* Begin *

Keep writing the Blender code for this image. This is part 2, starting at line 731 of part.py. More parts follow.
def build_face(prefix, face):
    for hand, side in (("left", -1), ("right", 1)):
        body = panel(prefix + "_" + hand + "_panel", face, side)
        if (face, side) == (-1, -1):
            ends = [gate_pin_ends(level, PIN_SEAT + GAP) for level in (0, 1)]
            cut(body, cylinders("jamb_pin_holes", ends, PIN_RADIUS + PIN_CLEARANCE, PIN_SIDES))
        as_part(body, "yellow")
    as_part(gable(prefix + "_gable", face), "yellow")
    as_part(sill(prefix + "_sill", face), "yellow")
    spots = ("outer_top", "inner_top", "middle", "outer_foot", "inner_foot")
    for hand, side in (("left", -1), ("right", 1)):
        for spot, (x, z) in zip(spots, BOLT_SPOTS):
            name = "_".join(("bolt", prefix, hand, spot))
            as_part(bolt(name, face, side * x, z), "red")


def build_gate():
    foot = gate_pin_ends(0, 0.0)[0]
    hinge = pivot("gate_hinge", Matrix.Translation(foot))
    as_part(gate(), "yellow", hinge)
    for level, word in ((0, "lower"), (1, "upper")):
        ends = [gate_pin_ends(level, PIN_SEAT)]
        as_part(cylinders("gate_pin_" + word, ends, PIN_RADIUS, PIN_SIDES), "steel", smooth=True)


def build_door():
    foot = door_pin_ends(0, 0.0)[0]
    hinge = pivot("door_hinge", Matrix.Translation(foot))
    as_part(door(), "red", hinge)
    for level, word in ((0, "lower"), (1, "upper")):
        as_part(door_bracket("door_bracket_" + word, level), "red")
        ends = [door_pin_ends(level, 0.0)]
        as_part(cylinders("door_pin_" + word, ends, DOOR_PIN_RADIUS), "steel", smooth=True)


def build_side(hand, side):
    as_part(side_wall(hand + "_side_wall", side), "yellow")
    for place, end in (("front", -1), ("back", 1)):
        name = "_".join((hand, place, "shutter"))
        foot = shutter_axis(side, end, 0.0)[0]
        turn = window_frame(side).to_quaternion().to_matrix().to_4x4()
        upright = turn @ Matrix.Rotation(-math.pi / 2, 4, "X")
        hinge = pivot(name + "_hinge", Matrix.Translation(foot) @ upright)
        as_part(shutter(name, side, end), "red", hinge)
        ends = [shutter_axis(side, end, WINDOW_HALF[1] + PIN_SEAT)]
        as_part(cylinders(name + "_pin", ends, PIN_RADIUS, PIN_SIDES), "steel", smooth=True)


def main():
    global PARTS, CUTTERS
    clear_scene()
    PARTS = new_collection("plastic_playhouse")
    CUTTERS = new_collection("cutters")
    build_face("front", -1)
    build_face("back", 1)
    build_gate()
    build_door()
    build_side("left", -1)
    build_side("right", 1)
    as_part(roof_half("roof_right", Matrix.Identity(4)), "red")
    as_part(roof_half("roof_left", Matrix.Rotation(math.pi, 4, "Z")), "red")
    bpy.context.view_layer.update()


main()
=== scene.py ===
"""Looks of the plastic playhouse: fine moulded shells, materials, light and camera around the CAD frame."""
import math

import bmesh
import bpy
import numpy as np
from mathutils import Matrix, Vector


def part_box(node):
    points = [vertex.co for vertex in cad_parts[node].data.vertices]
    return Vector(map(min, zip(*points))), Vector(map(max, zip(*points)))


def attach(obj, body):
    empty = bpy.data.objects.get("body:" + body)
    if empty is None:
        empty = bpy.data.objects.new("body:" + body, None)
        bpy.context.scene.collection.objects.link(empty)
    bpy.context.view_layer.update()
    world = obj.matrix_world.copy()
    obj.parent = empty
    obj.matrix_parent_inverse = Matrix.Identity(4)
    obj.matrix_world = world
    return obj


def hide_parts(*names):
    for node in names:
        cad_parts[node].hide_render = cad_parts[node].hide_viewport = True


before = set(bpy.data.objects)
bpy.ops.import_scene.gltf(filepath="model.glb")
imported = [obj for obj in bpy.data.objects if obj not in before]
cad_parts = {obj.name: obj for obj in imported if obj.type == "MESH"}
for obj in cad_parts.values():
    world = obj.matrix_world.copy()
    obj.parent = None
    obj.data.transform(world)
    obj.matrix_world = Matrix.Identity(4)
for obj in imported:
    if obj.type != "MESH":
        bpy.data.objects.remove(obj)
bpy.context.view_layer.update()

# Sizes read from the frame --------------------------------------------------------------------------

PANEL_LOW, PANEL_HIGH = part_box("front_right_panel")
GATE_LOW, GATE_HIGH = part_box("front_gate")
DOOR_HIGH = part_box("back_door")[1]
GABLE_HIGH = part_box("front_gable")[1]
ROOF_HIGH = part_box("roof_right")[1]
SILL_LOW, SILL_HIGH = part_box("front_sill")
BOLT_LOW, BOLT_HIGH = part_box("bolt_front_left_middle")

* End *

- **Aim**:
Without leaving anything out, quote all the data.

- **Finished answer**:
Keep writing the Blender code for this image. This is part 2, starting at line 731 of part.py. More parts follow.
def build_face(prefix, face):
    for hand, side in (("left", -1), ("right", 1)):
        body = panel(prefix + "_" + hand + "_panel", face, side)
        if (face, side) == (-1, -1):
            ends = [gate_pin_ends(level, PIN_SEAT + GAP) for level in (0, 1)]
            cut(body, cylinders("jamb_pin_holes", ends, PIN_RADIUS + PIN_CLEARANCE, PIN_SIDES))
        as_part(body, "yellow")
    as_part(gable(prefix + "_gable", face), "yellow")
    as_part(sill(prefix + "_sill", face), "yellow")
    spots = ("outer_top", "inner_top", "middle", "outer_foot", "inner_foot")
    for hand, side in (("left", -1), ("right", 1)):
        for spot, (x, z) in zip(spots, BOLT_SPOTS):
            name = "_".join(("bolt", prefix, hand, spot))
            as_part(bolt(name, face, side * x, z), "red")


def build_gate():
    foot = gate_pin_ends(0, 0.0)[0]
    hinge = pivot("gate_hinge", Matrix.Translation(foot))
    as_part(gate(), "yellow", hinge)
    for level, word in ((0, "lower"), (1, "upper")):
        ends = [gate_pin_ends(level, PIN_SEAT)]
        as_part(cylinders("gate_pin_" + word, ends, PIN_RADIUS, PIN_SIDES), "steel", smooth=True)


def build_door():
    foot = door_pin_ends(0, 0.0)[0]
    hinge = pivot("door_hinge", Matrix.Translation(foot))
    as_part(door(), "red", hinge)
    for level, word in ((0, "lower"), (1, "upper")):
        as_part(door_bracket("door_bracket_" + word, level), "red")
        ends = [door_pin_ends(level, 0.0)]
        as_part(cylinders("door_pin_" + word, ends, DOOR_PIN_RADIUS), "steel", smooth=True)


def build_side(hand, side):
    as_part(side_wall(hand + "_side_wall", side), "yellow")
    for place, end in (("front", -1), ("back", 1)):
        name = "_".join((hand, place, "shutter"))
        foot = shutter_axis(side, end, 0.0)[0]
        turn = window_frame(side).to_quaternion().to_matrix().to_4x4()
        upright = turn @ Matrix.Rotation(-math.pi / 2, 4, "X")
        hinge = pivot(name + "_hinge", Matrix.Translation(foot) @ upright)
        as_part(shutter(name, side, end), "red", hinge)
        ends = [shutter_axis(side, end, WINDOW_HALF[1] + PIN_SEAT)]
        as_part(cylinders(name + "_pin", ends, PIN_RADIUS, PIN_SIDES), "steel", smooth=True)


def main():
    global PARTS, CUTTERS
    clear_scene()
    PARTS = new_collection("plastic_playhouse")
    CUTTERS = new_collection("cutters")
    build_face("front", -1)
    build_face("back", 1)
    build_gate()
    build_door()
    build_side("left", -1)
    build_side("right", 1)
    as_part(roof_half("roof_right", Matrix.Identity(4)), "red")
    as_part(roof_half("roof_left", Matrix.Rotation(math.pi, 4, "Z")), "red")
    bpy.context.view_layer.update()


main()
=== scene.py ===
"""Looks of the plastic playhouse: fine moulded shells, materials, light and camera around the CAD frame."""
import math

import bmesh
import bpy
import numpy as np
from mathutils import Matrix, Vector


def part_box(node):
    points = [vertex.co for vertex in cad_parts[node].data.vertices]
    return Vector(map(min, zip(*points))), Vector(map(max, zip(*points)))


def attach(obj, body):
    empty = bpy.data.objects.get("body:" + body)
    if empty is None:
        empty = bpy.data.objects.new("body:" + body, None)
        bpy.context.scene.collection.objects.link(empty)
    bpy.context.view_layer.update()
    world = obj.matrix_world.copy()
    obj.parent = empty
    obj.matrix_parent_inverse = Matrix.Identity(4)
    obj.matrix_world = world
    return obj


def hide_parts(*names):
    for node in names:
        cad_parts[node].hide_render = cad_parts[node].hide_viewport = True


before = set(bpy.data.objects)
bpy.ops.import_scene.gltf(filepath="model.glb")
imported = [obj for obj in bpy.data.objects if obj not in before]
cad_parts = {obj.name: obj for obj in imported if obj.type == "MESH"}
for obj in cad_parts.values():
    world = obj.matrix_world.copy()
    obj.parent = None
    obj.data.transform(world)
    obj.matrix_world = Matrix.Identity(4)
for obj in imported:
    if obj.type != "MESH":
        bpy.data.objects.remove(obj)
bpy.context.view_layer.update()

# Sizes read from the frame --------------------------------------------------------------------------

PANEL_LOW, PANEL_HIGH = part_box("front_right_panel")
GATE_LOW, GATE_HIGH = part_box("front_gate")
DOOR_HIGH = part_box("back_door")[1]
GABLE_HIGH = part_box("front_gable")[1]
ROOF_HIGH = part_box("roof_right")[1]
SILL_LOW, SILL_HIGH = part_box("front_sill")
BOLT_LOW, BOLT_HIGH = part_box("bolt_front_left_middle")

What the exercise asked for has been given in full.